» Brief:
Print exactly what the entries say, line by line, from the first line down to the one with "const COLLAR_FOOT_RADIUS = 107.5;", inclusive.

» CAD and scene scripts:
◇ ◇ ◇ ◇

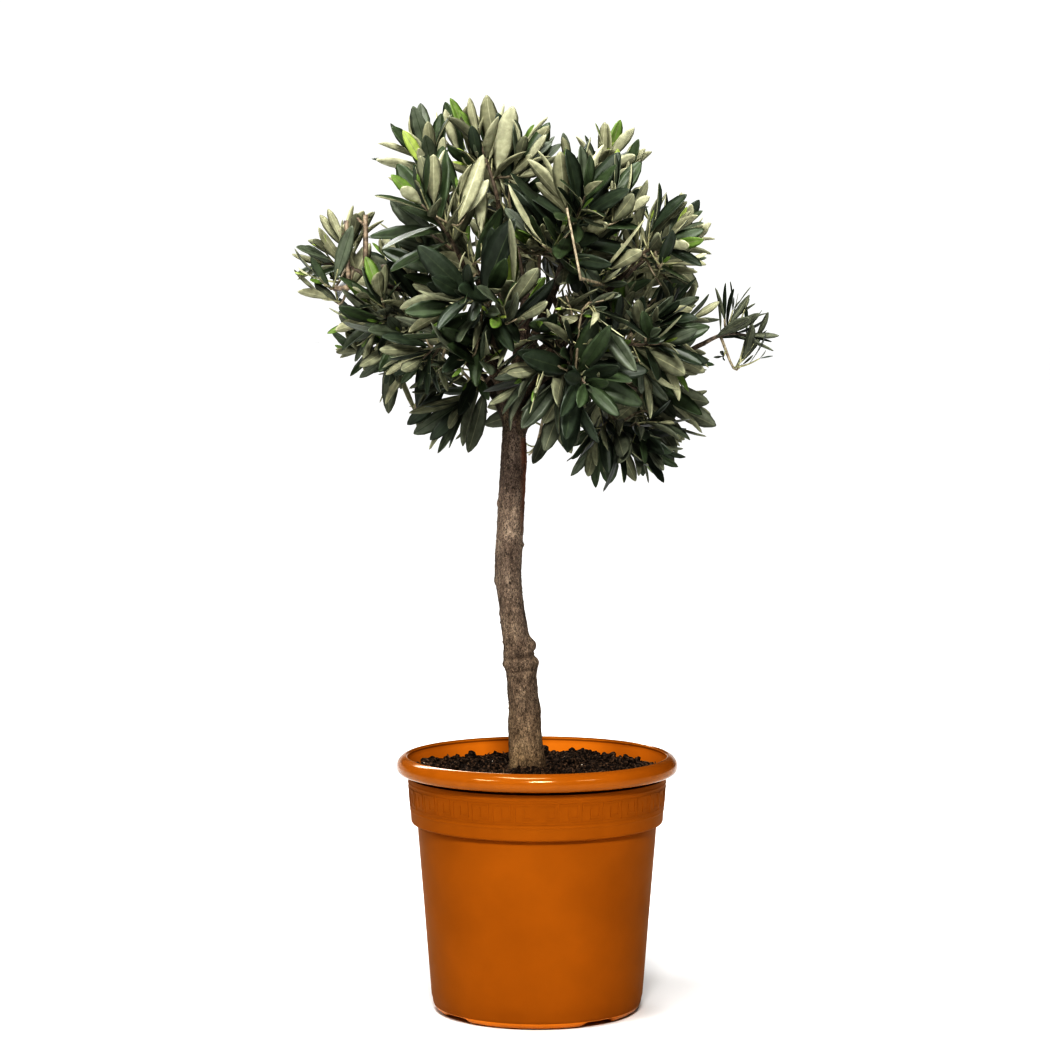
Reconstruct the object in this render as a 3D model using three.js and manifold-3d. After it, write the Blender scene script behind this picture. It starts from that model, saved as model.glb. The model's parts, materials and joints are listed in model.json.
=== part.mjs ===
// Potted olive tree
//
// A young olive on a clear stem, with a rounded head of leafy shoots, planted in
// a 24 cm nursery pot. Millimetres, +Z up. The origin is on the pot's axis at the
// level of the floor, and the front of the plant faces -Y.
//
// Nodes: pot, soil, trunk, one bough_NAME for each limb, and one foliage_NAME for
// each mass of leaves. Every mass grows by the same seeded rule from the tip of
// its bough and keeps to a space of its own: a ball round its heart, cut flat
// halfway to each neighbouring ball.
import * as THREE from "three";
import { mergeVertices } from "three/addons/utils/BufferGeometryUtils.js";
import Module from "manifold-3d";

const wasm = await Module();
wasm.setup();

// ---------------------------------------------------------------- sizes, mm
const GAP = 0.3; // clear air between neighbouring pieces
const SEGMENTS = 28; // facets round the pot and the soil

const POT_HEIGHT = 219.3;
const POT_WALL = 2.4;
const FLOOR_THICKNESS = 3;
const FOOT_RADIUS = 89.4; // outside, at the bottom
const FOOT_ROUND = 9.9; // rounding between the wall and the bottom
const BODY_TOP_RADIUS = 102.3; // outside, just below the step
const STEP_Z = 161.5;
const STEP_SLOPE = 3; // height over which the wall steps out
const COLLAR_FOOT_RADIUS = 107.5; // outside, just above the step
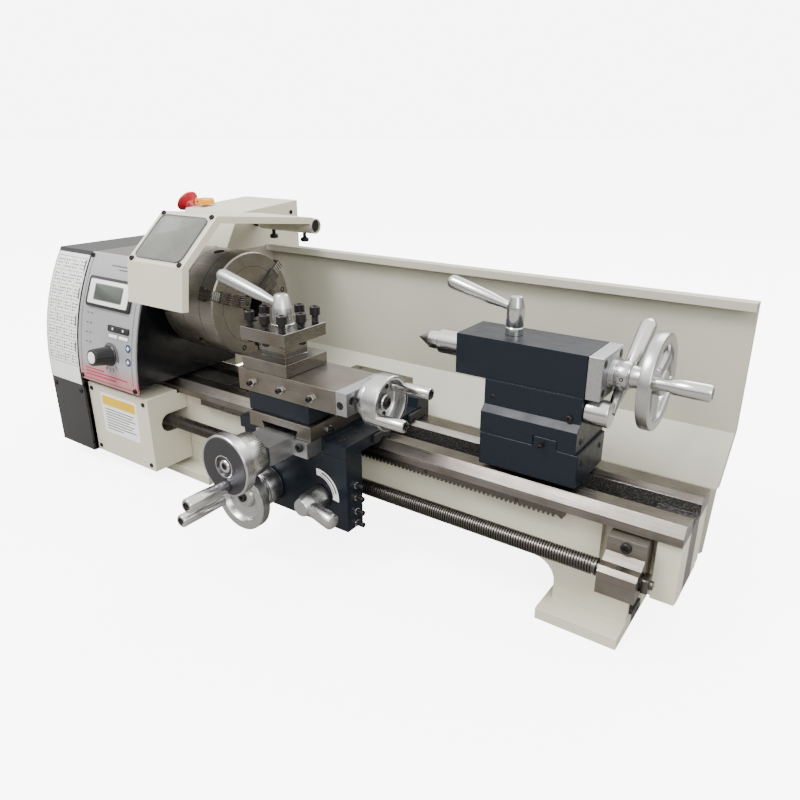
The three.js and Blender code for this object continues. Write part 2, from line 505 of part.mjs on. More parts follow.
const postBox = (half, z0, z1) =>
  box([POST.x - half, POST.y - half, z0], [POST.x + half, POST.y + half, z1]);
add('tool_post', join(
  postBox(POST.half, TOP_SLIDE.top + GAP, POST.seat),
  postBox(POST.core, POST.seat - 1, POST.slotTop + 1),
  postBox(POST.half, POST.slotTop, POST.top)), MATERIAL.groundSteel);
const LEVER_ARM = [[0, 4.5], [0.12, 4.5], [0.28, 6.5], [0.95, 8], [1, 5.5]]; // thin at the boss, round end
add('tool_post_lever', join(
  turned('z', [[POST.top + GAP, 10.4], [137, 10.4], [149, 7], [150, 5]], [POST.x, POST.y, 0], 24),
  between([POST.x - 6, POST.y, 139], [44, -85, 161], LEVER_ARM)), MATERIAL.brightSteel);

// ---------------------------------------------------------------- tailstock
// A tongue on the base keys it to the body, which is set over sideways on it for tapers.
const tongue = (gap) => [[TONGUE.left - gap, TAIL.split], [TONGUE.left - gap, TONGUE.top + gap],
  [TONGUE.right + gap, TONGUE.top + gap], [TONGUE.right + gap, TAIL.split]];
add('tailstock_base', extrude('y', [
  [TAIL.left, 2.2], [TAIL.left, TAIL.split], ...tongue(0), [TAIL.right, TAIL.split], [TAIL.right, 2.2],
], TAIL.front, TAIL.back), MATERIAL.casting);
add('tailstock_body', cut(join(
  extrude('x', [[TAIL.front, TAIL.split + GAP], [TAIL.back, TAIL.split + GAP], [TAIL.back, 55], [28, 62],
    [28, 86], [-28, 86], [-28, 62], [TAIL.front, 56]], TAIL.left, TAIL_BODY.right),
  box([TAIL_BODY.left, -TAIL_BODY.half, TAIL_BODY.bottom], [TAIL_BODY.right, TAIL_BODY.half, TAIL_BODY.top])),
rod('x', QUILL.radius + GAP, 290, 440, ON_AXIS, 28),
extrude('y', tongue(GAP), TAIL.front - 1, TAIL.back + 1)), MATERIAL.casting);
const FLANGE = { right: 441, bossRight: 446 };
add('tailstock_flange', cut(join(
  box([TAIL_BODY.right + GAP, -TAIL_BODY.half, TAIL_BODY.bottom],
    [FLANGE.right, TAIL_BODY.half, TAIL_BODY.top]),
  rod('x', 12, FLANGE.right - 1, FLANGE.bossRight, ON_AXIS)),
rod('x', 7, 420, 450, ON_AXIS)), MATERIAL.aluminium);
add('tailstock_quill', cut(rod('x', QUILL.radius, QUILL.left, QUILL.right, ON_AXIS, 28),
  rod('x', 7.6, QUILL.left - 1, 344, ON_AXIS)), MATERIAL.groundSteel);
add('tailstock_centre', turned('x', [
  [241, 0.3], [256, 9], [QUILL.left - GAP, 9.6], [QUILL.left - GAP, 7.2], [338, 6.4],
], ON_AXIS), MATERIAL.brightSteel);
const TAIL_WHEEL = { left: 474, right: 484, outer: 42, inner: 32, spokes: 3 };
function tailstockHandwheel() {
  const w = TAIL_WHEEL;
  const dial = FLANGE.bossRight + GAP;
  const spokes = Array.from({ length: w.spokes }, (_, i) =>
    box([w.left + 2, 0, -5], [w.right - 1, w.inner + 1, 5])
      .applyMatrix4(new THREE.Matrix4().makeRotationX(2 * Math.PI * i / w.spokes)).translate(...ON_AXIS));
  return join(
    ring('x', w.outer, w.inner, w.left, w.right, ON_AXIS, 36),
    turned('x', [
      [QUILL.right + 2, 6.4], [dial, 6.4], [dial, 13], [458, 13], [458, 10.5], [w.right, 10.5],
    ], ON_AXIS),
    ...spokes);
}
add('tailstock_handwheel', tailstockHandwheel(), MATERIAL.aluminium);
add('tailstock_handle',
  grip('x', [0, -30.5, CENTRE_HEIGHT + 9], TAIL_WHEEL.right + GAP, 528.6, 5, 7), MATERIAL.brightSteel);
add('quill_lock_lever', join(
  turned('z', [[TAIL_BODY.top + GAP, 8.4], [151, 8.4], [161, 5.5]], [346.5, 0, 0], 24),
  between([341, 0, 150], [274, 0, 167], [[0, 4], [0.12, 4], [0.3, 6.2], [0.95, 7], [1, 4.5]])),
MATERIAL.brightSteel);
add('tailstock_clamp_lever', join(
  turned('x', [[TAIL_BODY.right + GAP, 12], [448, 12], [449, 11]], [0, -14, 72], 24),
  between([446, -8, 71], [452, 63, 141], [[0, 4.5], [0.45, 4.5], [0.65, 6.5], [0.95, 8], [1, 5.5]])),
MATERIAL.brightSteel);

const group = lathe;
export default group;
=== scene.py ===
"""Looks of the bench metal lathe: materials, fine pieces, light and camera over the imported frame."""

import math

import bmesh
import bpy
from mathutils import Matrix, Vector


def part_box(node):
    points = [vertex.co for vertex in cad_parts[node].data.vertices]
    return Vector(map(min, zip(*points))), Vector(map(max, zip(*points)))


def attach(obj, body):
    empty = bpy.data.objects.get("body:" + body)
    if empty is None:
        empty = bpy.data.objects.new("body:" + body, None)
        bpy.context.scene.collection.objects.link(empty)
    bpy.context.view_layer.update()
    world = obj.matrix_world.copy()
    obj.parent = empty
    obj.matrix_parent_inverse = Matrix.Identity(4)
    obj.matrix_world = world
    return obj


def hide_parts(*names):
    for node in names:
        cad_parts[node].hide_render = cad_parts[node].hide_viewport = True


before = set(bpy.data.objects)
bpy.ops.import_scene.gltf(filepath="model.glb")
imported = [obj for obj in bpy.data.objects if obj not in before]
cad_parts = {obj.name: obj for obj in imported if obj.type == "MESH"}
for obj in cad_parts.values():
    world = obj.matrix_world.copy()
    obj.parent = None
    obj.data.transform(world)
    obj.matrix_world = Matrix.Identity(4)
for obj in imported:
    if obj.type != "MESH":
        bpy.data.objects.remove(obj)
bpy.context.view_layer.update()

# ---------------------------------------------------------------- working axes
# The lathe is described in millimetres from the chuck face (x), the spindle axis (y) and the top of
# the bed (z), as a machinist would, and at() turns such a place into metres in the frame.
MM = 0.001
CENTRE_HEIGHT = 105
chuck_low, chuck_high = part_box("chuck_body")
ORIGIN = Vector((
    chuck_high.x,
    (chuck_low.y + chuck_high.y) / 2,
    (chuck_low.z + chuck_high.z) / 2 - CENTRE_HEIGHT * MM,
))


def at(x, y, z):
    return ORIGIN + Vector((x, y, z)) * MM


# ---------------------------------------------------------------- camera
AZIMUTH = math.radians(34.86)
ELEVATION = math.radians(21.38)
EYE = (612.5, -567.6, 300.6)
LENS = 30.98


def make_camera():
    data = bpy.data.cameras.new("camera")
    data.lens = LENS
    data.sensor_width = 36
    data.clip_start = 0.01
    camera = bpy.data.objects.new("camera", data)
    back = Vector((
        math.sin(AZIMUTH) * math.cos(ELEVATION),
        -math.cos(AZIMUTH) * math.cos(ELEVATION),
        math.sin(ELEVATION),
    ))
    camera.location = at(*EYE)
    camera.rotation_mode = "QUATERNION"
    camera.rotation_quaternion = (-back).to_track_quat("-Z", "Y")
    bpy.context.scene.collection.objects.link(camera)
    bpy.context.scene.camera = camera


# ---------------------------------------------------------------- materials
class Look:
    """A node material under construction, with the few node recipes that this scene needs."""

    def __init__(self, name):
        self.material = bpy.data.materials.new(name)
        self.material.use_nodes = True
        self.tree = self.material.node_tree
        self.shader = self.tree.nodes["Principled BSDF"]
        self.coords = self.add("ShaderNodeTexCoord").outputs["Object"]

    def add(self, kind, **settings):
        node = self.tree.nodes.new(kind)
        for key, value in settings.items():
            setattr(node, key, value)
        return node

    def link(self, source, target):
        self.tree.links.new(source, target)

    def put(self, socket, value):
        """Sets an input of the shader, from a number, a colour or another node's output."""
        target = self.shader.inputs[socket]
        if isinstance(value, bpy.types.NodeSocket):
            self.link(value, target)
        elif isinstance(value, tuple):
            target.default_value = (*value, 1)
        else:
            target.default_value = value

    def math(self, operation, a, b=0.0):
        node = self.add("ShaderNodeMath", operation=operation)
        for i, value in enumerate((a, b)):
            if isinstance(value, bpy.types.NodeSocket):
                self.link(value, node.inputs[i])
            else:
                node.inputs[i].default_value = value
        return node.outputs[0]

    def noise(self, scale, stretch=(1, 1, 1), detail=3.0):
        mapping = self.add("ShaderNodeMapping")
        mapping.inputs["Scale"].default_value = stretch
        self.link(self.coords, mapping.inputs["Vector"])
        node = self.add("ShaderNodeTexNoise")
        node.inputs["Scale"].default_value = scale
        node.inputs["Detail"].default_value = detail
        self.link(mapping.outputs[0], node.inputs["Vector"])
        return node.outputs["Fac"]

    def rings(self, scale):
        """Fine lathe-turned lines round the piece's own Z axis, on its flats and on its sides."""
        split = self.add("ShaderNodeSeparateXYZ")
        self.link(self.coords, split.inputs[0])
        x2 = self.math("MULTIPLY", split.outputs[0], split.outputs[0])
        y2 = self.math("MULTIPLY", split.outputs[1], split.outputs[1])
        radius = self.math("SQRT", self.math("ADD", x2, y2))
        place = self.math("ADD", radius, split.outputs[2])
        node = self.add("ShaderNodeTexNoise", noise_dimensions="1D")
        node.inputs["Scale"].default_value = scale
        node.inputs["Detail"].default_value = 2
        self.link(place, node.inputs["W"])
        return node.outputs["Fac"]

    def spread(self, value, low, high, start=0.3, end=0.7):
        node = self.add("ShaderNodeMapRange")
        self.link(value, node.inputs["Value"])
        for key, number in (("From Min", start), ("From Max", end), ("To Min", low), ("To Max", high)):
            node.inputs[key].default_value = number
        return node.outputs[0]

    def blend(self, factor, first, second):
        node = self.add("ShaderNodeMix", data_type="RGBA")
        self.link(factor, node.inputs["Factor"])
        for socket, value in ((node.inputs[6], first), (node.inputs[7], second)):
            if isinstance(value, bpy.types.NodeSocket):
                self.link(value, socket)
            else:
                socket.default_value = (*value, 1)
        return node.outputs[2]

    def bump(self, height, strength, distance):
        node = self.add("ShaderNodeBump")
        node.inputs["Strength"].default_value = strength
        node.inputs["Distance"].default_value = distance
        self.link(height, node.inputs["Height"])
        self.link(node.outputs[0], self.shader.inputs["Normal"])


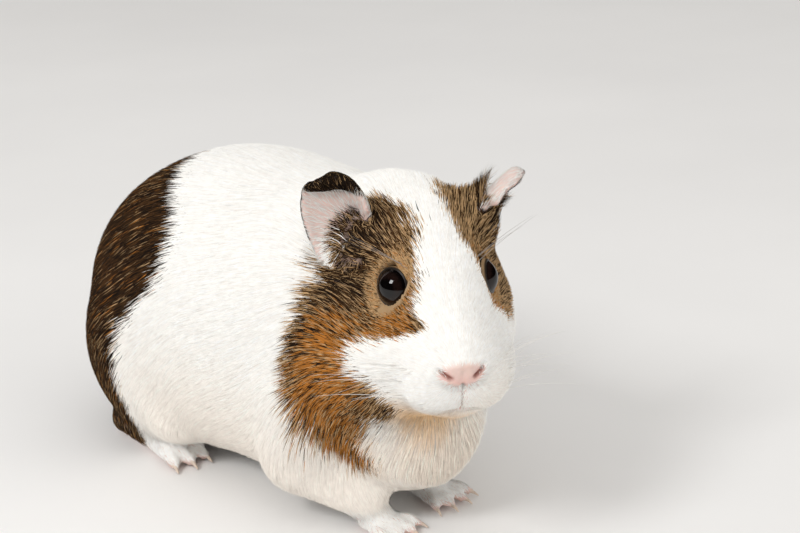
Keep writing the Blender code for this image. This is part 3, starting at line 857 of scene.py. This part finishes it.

◇ ◇ ◇ ◇

» Answer to this problem:
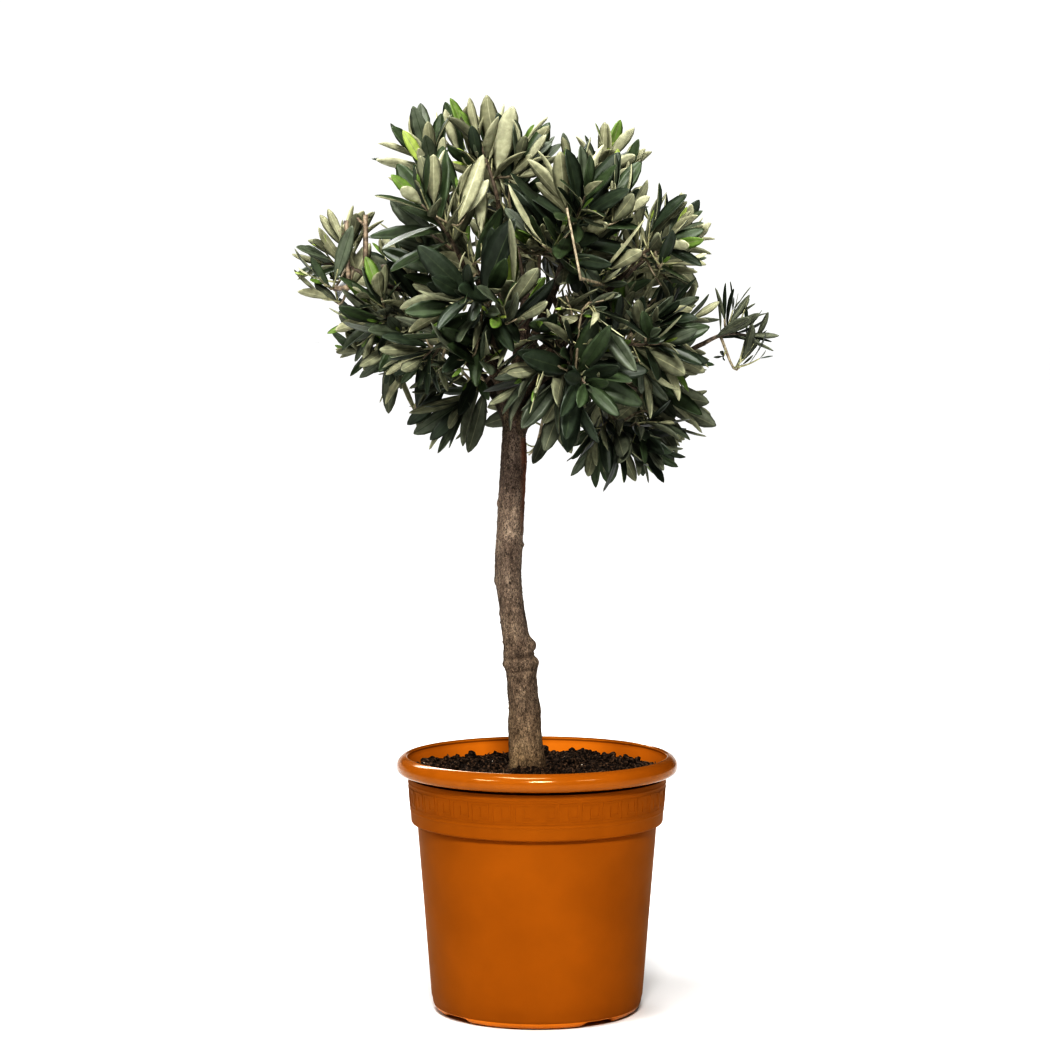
Reconstruct the object in this render as a 3D model using three.js and manifold-3d. After it, write the Blender scene script behind this picture. It starts from that model, saved as model.glb. The model's parts, materials and joints are listed in model.json.
=== part.mjs ===
// Potted olive tree
//
// A young olive on a clear stem, with a rounded head of leafy shoots, planted in
// a 24 cm nursery pot. Millimetres, +Z up. The origin is on the pot's axis at the
// level of the floor, and the front of the plant faces -Y.
//
// Nodes: pot, soil, trunk, one bough_NAME for each limb, and one foliage_NAME for
// each mass of leaves. Every mass grows by the same seeded rule from the tip of
// its bough and keeps to a space of its own: a ball round its heart, cut flat
// halfway to each neighbouring ball.
import * as THREE from "three";
import { mergeVertices } from "three/addons/utils/BufferGeometryUtils.js";
import Module from "manifold-3d";

const wasm = await Module();
wasm.setup();

// ---------------------------------------------------------------- sizes, mm
const GAP = 0.3; // clear air between neighbouring pieces
const SEGMENTS = 28; // facets round the pot and the soil

const POT_HEIGHT = 219.3;
const POT_WALL = 2.4;
const FLOOR_THICKNESS = 3;
const FOOT_RADIUS = 89.4; // outside, at the bottom
const FOOT_ROUND = 9.9; // rounding between the wall and the bottom
const BODY_TOP_RADIUS = 102.3; // outside, just below the step
const STEP_Z = 161.5;
const STEP_SLOPE = 3; // height over which the wall steps out
const COLLAR_FOOT_RADIUS = 107.5; // outside, just above the step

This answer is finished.